Malaysian PM Najib Razak has vowed to find those responsible for people-smuggling, after suspected mass graves of migrants were found in the country.
Mr Razak said he was “deeply concerned” by the discovery on Sunday, the first found inside Malaysia.
Police in neighbouring Thailand found human-trafficking camps and dozens of shallow graves earlier in May.
Its subsequent crackdown on trafficking has led to a regional crisis with thousands of migrants stranded at sea.
On Sunday, about 100 bodies believed to be Rohingya migrants were found in mass graves in Malaysia’s northern Perlis state, along the border with Thailand.
The graves were in a restricted area according to a minister in the prime minister’s office Datuk Seri Shahidan Kassim, the Star newspaper reported.
There was a body left unburied at the scene, he said.
“I am deeply concerned with graves found on Malaysian soil, purportedly connected to people-smuggling,” Mr Razak said on his Facebook and Twitter accounts on Monday. “We will find those responsible.”
The graves are evidence of a human trafficking business where migrants are kept in jungle camps while ransom is demanded from family members.

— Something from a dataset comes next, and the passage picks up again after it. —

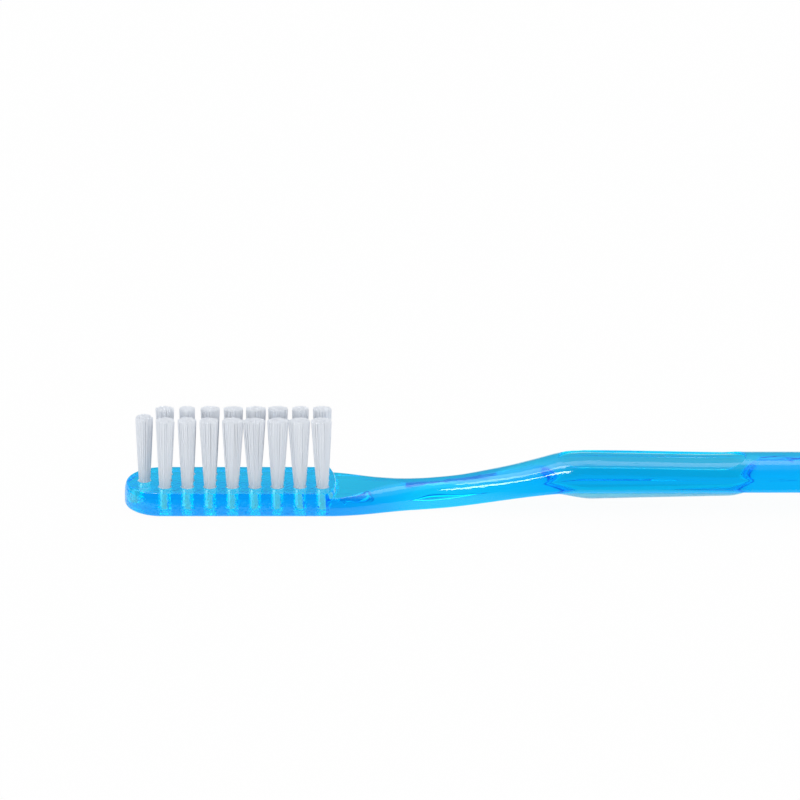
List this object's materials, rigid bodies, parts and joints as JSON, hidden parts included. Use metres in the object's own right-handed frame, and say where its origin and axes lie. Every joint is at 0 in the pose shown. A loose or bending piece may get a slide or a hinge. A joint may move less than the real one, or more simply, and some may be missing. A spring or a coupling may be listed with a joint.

An investigation by the BBC’s Jonathan Head has found entire communities in Thailand helping the traffickers.
Many migrants are believed to have perished from disease or starvation.
The migrants are mainly Rohingya Muslims fleeing persecution in Myanmar where they are not recognised as citizens, but also Bangladeshi economic migrants looking to reach Malaysia through Thailand.
The crackdown in Thailand appears to have caused traffickers to abandon the migrants at sea.
Boats packed with starving migrants were at first being turned away by Indonesian, Malaysian and Thai navies.
Last week, Indonesia and Malaysia agreed to provide temporary shelter to the migrants, but asked for them to be resettled by the international community within a year.